Our Nation’s founding was driven by rugged individualists, but voluntary association built our great institutions. Throughout our 250 years, these institutions have emanated a warmth of prosperity, progress, and protection. In financial markets, associations such as yours have set and upheld high standards. These associations are not command-and-control collectives, but rather groups of colleagues and competitors that join together voluntarily to solve shared problems and protect the interests of individuals served. Here in New York City, at the Exchange, on capitalism’s hallowed ground, forgetting our past foundation could lead to a fatal fall in the future.
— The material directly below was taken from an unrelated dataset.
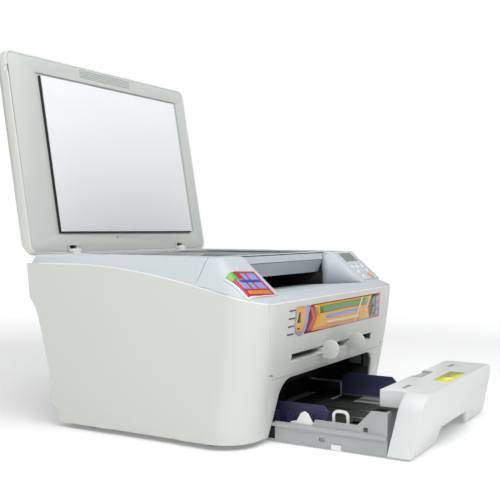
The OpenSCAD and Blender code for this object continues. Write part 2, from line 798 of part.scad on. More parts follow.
module drive_gear() {
    home() color("#e8e4d8") on_shaft(gear_x, idler_y, idler_z) gear(idler_teeth, gear_t, shaft_r +
        run_gap, 0);
}

motor_shaft_r = 2;
module motor_pinion() {
    home() color("#c9b35a") on_shaft(gear_x, pinion_y, pinion_z)
        gear(pinion_teeth, gear_t, motor_shaft_r + run_gap, pinion_angle + 180 + 180 / pinion_teeth);
}

module drive_motor() {
    home() color("#7b8084") {
        rod(gear_x + gear_t + 3, gear_x + gear_t + 24, pinion_y, pinion_z, 20);
        rod(gear_x - 2, gear_x + gear_t + 4, pinion_y, pinion_z, motor_shaft_r);
    }
}

module toner_cartridge() {
    x = 140;
    home() color("#2b2e31") difference() {
        along_x(-x, x) polygon([[58, 92], [84, 88], [drum_y - drum_r - 2, drum_z - 4],
            [drum_y - drum_r - 1.5, drum_z + 8], [drum_y - 8, drum_z + drum_r + 2],
            [drum_y + 14, drum_z + drum_r + 2], [drum_y + 14, 146], [66, 146], [58, 138]]);
        rod(-x - 1, x + 1, drum_y, drum_z, drum_r + 1);
        along_x(-x + 3, x - 3) polygon([[61, 96], [82, 94], [88, 122], [drum_y + 8, 124],
            [drum_y + 8, 143], [68, 143], [61, 136]]);
    }
}

module laser_unit() {
    home() color("#33373a") difference() {
        translate([-104, 134, 124]) cube([208, 76, 24]);
        translate([-101, 137, 127]) cube([202, 70, 18]);
        translate([-105, 130, 132]) cube([210, 8, 6]);
    }
}

module fuser_housing() {
    y0 = heat_y - fuser_r - 4;
    y1 = heat_y + fuser_r + 4;
    home() color("#2f3133") difference() {
        along_x(-130, 130) polygon([[y0, press_z + 14], [y0, heat_z + 16], [y0 + 4, heat_z + 20],
            [y1 - 4, heat_z + 20], [y1, heat_z + 16], [y1, press_z + 14]]);
        along_x(-127, 127) polygon([[y0 + 2, press_z + 13], [y0 + 2, heat_z + 15],
            [y0 + 5, heat_z + 18], [y1 - 5, heat_z + 18], [y1 - 2, heat_z + 15], [y1 - 2, press_z + 13]]);
        rod(-140, 140, heat_y, heat_z, shaft_r + 1);
    }
}

module main_board() {
    home() color("#2f6b45") {
        translate([-usb_x - 6, 110, 40]) cube([1.6, body_d - 160, 90]);
        for (y = [130, 170, 210]) translate([-usb_x - 12, y, 60]) cube([6, 24, 24]);
        difference() {
            translate([-usb_x - 6, body_d - 56, 81]) cube([12, 24.5, 11]);
            translate([-usb_x - 4, body_d - 44, 83]) cube([8, 20, 7]);
        }
    }
}

supply_l = 130;
module power_supply() {
    home() color("#9a8a55") {
        translate([gear_x + 16, 40, 12]) cube([1.6, supply_l, 70]);
        translate([gear_x + 17.6, 56, 20]) cube([14, 40, 30]);
        translate([gear_x + 17.6, 108, 20]) cube([12, 24, 40]);
    }
}

module power_inlet() {
    x = inlet_x;
    home() color("#1d1f21") difference() {
        translate([x - 14, body_d - 62, 34]) cube([28, 21.6, 20]);
        translate([x - 12, body_d - 58, 36]) cube([24, 30, 16]);
    }
}

foot_r = 9;
module rubber_feet() {
    home() color("#26282a") for (s = [-1, 1]) for (y = [60, body_d - 90])
        translate([s * (frame_x + 24), y, 0]) cylinder(r = foot_r, h = foot_h);
}

// Screw heads on the rear cover: height, distance back and lean of the face there.
screws = [[72, body_d - 38 + (72 - 64) * 14 / 52, atan(14 / 52)],
    [130, body_d - 24 + (130 - 116) * 9 / 27, atan(9 / 27)]];
module cover_screws() {
    home() color("#a8abad") for (s = [-1, 1]) for (k = screws)
        translate([s * 140, k[1], k[0]]) rotate([-90 - k[2], 0, 0]) difference() {
            translate([0, 0, 0.06]) cylinder(r = 3, h = 1.6);
            for (a = [0, 90]) rotate([0, 0, a]) translate([-2, -0.4, 0.9]) cube([4, 0.8, 2]);
        }
}

// ---------- cassette ----------

module pulled() { translate([0, -pull, 0]) children(); }
tub_floor = 1.5;
block_back = 56;
tub_back = body_d - 60;
low_wall = 24;
wall_front = 40;
rail_w = 3;
high_wall = 31;

module tub_wall_outline() {
    polygon([[wall_front, tub_floor], [tub_back, tub_floor], [tub_back, low_wall], [128, low_wall],
        [124, high_wall], [74, high_wall], [block_back + 2, 48], [wall_front, 48]]);
}

module cassette_tub() {
    home() pulled() color("#c3c8c9") {
        translate([-tub_half, block_back - 12, tub_floor]) cube([2 * tub_half, tub_back - block_back +
            12, tub_t]);
        for (s = [-1, 1]) difference() {
            union() {
                along_x(s > 0 ? tub_half - tub_t : -tub_half, s > 0 ? tub_half : -tub_half + tub_t)
                    tub_wall_outline();
                translate([s > 0 ? tub_half - eps : -tub_half - rail_w, wall_front, 19])
                    cube([rail_w + eps, tub_back - wall_front, 4]);
            }
            translate([s * tub_half - 3, 62, 24.5]) cube([6, 5, 5]);
            translate([s * tub_half - 3, 112, 8]) cube([6, 7, 4]);
        }
        translate([-tub_half + tub_t, block_back - 12, tub_floor]) cube([2 * (tub_half - tub_t), tub_t,
            44]);
    }
}

block_flare = 4;
block_r = 23;
finger_half = 48;
module block_outline(grow) {
    top = bay_half - 1.5 + grow;
    foot = top + block_flare;
    h = block_h + 3 + grow;
    polygon(concat([[-foot, 3], [foot, 3]],
        [for (a = [0 : 9 : 90]) [top - block_r + block_r * cos(a), h - block_r + block_r * sin(a)]],
        [for (a = [90 : 9 : 180]) [-top + block_r + block_r * cos(a), h - block_r + block_r * sin(a)]]));
}

module front_slab(t0, t1, z1) {
    steps = 8;
    pts = [for (i = [0 : steps]) let (z = 3 + (z1 - 3) * i / steps) [block_y(z) + t0, z]];
    back = [for (i = [steps : -1 : 0]) let (z = 3 + (z1 - 3) * i / steps) [block_y(z) + t1, z]];
    along_x(-big / 2, big / 2) polygon(concat(pts, back));
}

box_half = 116;
box_low = 50;
module cassette_front() {
    top = block_h + 3;
    home() pulled() color("#eef0ef") difference() {
        union() {
            difference() {
                intersection() {
                    front_slab(0, 26, top);
                    translate([0, 120, 0]) rotate([90, 0, 0]) linear_extrude(240) block_outline(0);
                }
                intersection() {
                    front_slab(3.5, 27, top);
                    translate([0, 120, -eps]) rotate([90, 0, 0]) linear_extrude(240) block_outline(-3);
                }
            }
            difference() {
                translate([-box_half, 6, box_low]) cube([2 * box_half, block_back - 6, top - box_low]);
                translate([-box_half + 2.5, 4, box_low - 1])
                    cube([2 * box_half - 5, block_back - 6.5, top - box_low - 1.5]);
            }
        }
        translate([0, 60, 0]) rotate([90, 0, 0]) linear_extrude(120)
            polygon([[-finger_half - 12, 2], [finger_half + 12, 2], [finger_half, 19], [-finger_half,
                19]]);
        translate([-24, block_back - 14, top - 7]) cube([48, 20, 12]);
    }
}

module separation_pad() {
    top = block_h + 3;
    home() pulled() color("#8f9494") {
        translate([-23.5, block_back - 13.5, top - 6.6]) cube([47, 12, 4]);
        for (x = [-23.5, 17.5]) translate([x, block_back - 13.5, top - 3]) cube([6, 12, 3.6]);
        translate([-15, block_back - 11, top - 2.7]) cube([30, 9, 2]);
    }
}

plate_y0 = 62;
plate_y1 = 205;
plate_z = 9;
module lift_plate() {
    home() pulled() color("#5e6b66") difference() {
        union() {
            translate([-104, plate_y0, plate_z]) cube([208, 56, 1.2]);
            translate([-70, plate_y0, plate_z]) cube([140, plate_y1 - plate_y0, 1.2]);
            for (x = [-60, -20, 20, 60]) translate([x - 2, plate_y0 + 8, plate_z + 1]) cube([4, 120, 1]);
            rod(-70, 70, plate_y1, plate_z, 1.5);
        }
        for (s = [-1, 1]) translate([s * 40 - 7, plate_y0 + 20, plate_z - 1]) cube([14, 40, 4]);
    }
}

guide_y0 = 124;
guide_y1 = 200;
module paper_guide(s) {
    x0 = s > 0 ? paper_w / 2 : -paper_w / 2 - 3;
    along_x(x0, x0 + 3) polygon([[guide_y0 + 6, 12.2], [guide_y1, 12.2], [guide_y1, 38], [guide_y1 - 8,
        41],
        [guide_y0 + 3, 41], [guide_y0 - 4, 34], [guide_y0 - 2, 28]]);
    translate([s > 0 ? x0 : x0 - 9, guide_y0 + 10, 12.2]) cube([12, 56, 2]);
    for (k = [0 : 3]) translate([s > 0 ? x0 + 2 : x0 - 7, guide_y0 + 14 + k * 15, 13]) cube([8, 2, 18]);
}

module left_paper_guide() { home() pulled() color("#3b3f63") paper_guide(-1); }

module right_paper_guide() { home() pulled() color("#3b3f63") paper_guide(1); }

ext_half = 122;
module cassette_extension() {
    y0 = 208;
    y1 = tub_back - 1;
    z0 = tub_floor + tub_t + 0.4;
    home() pulled() color("#b4babb") difference() {
        union() {
            translate([-ext_half, y0, z0]) cube([2 * ext_half, y1 - y0, 2]);
            for (s = [-1, 1]) translate([s > 0 ? ext_half - 2.5 : -ext_half, y0, z0]) cube([2.5, y1 -
                y0, 20]);
            translate([-ext_half, y1 - 2.5, z0]) cube([2 * ext_half, 2.5, 26]);
            translate([-22, y1 - 16, z0]) cube([44, 14, 30]);
        }
        translate([-19, y1 - 13, z0 + 2]) cube([38, 12, 40]);
    }
}

// Outline of an upright loop with two rounded corners.
loop_y = 97;
function arch(half, high, r, over) = concat([[-half, -over]],
    [for (a = [180 : -15 : 90]) [-half + r + r * cos(a), high - r + r * sin(a)]],
    [for (a = [90 : -15 : 0]) [half - r + r * cos(a), high - r + r * sin(a)]], [[half, -over]]);

module cassette_clips() {
    x = -tub_half + tub_t + 0.4;
    home() pulled() color("#f4f5f3") {
        // Loop over the wall, a catch on the wall's low part and a small tab at the floor.
        along_x(x + 5, x + 7.5) translate([loop_y, tub_floor + tub_t]) difference() {
            polygon(arch(10, 39, 7, 0));
            polygon(arch(7, 36, 4, 1));
        }
        translate([x, 87, tub_floor + tub_t]) cube([10, 3, 3]);
        translate([x, 104, tub_floor + tub_t]) cube([10, 3, 3]);
        along_x(x, x + 3) polygon([[128, 12], [156, 12], [156, low_wall + 1], [148, low_wall + 3],
            [143, 36], [139, 38], [135, 36], [128, low_wall + 1]]);
        translate([-tub_half - 1.2, 92, tub_floor - 0.5]) cube([0.8, 12, 6]);
        translate([-tub_half - 1.2, 92, tub_floor - 0.5]) cube([6, 12, 0.5]);
    }
}

// ---------- what is drawn ----------

left_frame();
right_frame();
rear_frame();
feed_plate();
left_cover();
right_cover();
front_bezel();
rear_cover();
top_cover();
control_panel();
display();
scanner_tub();
platen_frame();
platen_glass();
scan_rod();
scan_belt();
scan_motor();
hinge_brackets();
toner_cartridge();
laser_unit();
fuser_housing();
main_board();
power_supply();
power_inlet();
drive_motor();
rubber_feet();
cover_screws();
front_cover();
left_manual_guide();
right_manual_guide();
rear_door();
menu_button();
scroll_left_button();
scroll_right_button();
copies_button();
contrast_button();
start_button();
stop_button();
scan_carriage();
scan_pulley();
lid_cover();
lid_panel();
pad_foam();
white_pad();
photo_drum();
transfer_roller();
heat_roller();
pressure_roller();
pickup_roller();
exit_roller();
drive_gear();
motor_pinion();
cassette_tub();
cassette_front();
separation_pad();
lift_plate();
left_paper_guide();
right_paper_guide();
cassette_extension();
cassette_clips();
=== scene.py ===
import json
import math
import bpy
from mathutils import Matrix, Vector


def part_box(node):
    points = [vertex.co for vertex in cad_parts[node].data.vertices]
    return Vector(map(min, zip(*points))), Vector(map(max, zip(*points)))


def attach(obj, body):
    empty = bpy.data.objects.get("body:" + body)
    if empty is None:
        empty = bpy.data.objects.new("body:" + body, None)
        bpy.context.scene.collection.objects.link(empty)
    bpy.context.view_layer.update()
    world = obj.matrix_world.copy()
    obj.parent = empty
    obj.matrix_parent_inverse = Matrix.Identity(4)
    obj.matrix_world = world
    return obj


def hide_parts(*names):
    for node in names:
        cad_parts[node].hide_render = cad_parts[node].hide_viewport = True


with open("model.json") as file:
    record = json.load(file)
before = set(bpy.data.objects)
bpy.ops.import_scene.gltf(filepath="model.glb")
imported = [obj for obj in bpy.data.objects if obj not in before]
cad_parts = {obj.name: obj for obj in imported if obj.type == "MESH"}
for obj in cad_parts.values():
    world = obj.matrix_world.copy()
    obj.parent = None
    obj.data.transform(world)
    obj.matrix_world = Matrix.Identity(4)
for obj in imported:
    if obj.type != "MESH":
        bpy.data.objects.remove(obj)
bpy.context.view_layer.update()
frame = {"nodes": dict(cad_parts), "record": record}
record = frame["record"]
nodes = frame["nodes"]

# Machine coordinates: millimetres, X right, Y back from the front datum, Z up.
# The feet give the shift between them and the shared frame.
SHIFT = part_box("rubber_feet")[0].y * 1000 - 51.0
HALF = 204.5
CORNER = 42.0
LIP = 160.0
TOP = 209.0
SEAM_Y = 71.0


def at(x, y, z):
    return Vector((x, y + SHIFT, z)) / 1000


def lerp(a, b, t):
    return a + (b - a) * t


def steps(a, b, n):
    return [lerp(a, b, i / n) for i in range(n + 1)]


def smooth_min(a, b, k):
    h = max(0.0, min(1.0, 0.5 + 0.5 * (b - a) / k))
    return lerp(b, a, h) - k * h * (1 - h)


def ease(t):
    t = max(0.0, min(1.0, t))
    return t * t * (3 - 2 * t)


def table_value(rows, z):
    for (z0, v0), (z1, v1) in zip(rows, rows[1:]):
        if z0 <= z <= z1:
            return lerp(v0, v1, (z - z0) / (z1 - z0))
    return rows[0][1] if z < rows[0][0] else rows[-1][1]


# ---------------------------------------------------------------- shape rules


def front_y(z):
    d = LIP - min(z, LIP)
    return -14.5 + 0.112 * d + 0.000363 * d * d


def lip_height(y):
    t = max(0.0, min(1.0, (y + 12) / 260))
    return LIP + 39 * math.sin(math.pi / 2 * t)


def seam_x(z):
    return 180 - 0.2 * (LIP - z)


BACK = [(6, 268), (25, 274), (25.5, 281), (64, 284), (116, 298), (143, 307), (156.5, 318), (198.5, 322)]


def back_y(z):
    return table_value(BACK, z)


def front_surface(x, z, inset=0.0):
    """Y of the front face at height z, round the corner where x is far enough out."""
    flat = HALF - CORNER
    centre = front_y(z) + CORNER
    r = CORNER - inset
    a = abs(x) - flat
    if a <= 0:
        return centre - r
    return centre - math.sqrt(max(0.0, r * r - a * a))


# ---------------------------------------------------------------- materials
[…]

Thank you for your time and attention. I look forward to your questions and your engagement going forward.
[1] SEC Speech: Remarks Before the Security Traders Association of New York; New York, New York: April 19, 2007.
[2] Douglas, William O. Go East, Young Man. New York: Random House; 1974.
[3] Speech: Address Before the Annual Dinner Of The New York Security Dealers Association, March 22, 1939.
[4] SEC.gov | Number Go Down and Other Schadenfreude.
[5] SEC Speech: Remarks Before the Security Traders Association of New York; New York, New York: April 19, 2007.